Da Washington sono arrivate diverse monotone denunce. Dalle mosse congressuali di mesi fa per sanzionare questa presenza (posta sul lato aggressore del governo onusiano di Tripoli), alle dimostrazioni pubbliche di superiorità tecnica quando su Twitter sono state pubblicate le immagini degli aerei che — in teoria in segreto — sono arrivati dalla Siria ad al Jufra. Manca un’azione ferma del decisore politico, ma forse non arriverà mai. Visto i tempi: a novembre si votano le presidenziali, e non è il caso di prendere decisioni sbagliate (le difficoltà bastano già). Però attenzione: è nelle fasi di vacanza e latenza del decisore formale che gli apparati potrebbero muoversi più liberamente e in parte sostituirsi. Non vuol dire che ci sarà una guerra, mai: ma un aumento di decisione da Washington non è da escludere.
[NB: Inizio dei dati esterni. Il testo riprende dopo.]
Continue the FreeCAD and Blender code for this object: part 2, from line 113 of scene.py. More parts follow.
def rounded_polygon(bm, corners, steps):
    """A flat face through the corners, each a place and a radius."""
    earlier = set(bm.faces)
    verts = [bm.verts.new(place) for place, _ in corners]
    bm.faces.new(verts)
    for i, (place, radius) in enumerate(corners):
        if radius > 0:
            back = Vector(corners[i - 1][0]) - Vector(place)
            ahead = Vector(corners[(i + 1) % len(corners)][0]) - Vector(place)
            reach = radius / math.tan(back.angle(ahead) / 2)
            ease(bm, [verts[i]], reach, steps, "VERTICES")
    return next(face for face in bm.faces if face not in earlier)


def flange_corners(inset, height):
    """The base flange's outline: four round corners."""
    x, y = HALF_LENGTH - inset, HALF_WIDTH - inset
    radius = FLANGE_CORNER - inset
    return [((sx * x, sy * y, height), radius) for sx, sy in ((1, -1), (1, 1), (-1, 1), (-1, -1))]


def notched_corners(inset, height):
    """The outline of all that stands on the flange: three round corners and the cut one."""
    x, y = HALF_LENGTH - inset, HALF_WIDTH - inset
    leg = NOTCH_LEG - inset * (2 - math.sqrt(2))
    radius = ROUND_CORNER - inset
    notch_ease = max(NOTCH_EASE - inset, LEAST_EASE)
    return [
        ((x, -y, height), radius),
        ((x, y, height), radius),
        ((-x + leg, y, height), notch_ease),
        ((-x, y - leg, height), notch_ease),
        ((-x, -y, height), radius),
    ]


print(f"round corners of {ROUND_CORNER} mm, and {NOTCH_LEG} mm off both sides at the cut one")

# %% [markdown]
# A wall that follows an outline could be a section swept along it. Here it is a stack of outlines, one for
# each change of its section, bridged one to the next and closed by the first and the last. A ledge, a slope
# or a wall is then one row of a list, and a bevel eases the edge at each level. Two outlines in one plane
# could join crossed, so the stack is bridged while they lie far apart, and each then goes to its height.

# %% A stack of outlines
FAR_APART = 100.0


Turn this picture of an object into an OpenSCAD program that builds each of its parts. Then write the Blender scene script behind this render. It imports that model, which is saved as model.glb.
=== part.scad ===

Intanto procederanno i contatti (oggi una delegazione Usa vede Haftar a Bengasi), perché la Russia sa perfettamente fin dove arrivare a tirare la corda.

L’ultimo trend di questa pastorale americana anti-Mosca ruota attorno a “i russi fanno il male del popolo libico”. Prima con il blocco del petrolio (che porta proventi che il governo investe in spesa pubblica), poi con la diffusione di foto scattate a sud di Tripoli, dove la ritirata haftariana s’è lasciata dietro un territorio (abitazioni comprese) infestato da trappole esplosive. La mano che le ha fabbricate, dice Africom, è quella del Wagner Group (ossia i contractor russi). “Complicano lo sforzo per il cessate il fuoco”, scrive il comando del Pentagono in una nota (ieri). E in effetti quegli ordigni sono del tutto simili a quelli che si vedono in Ucraina, nella zona di contatto tra forze regolari e separatisti aiutati dalla Russia — quell’area è considerata la più minata del mondo, e anche lì lavora la Wagner.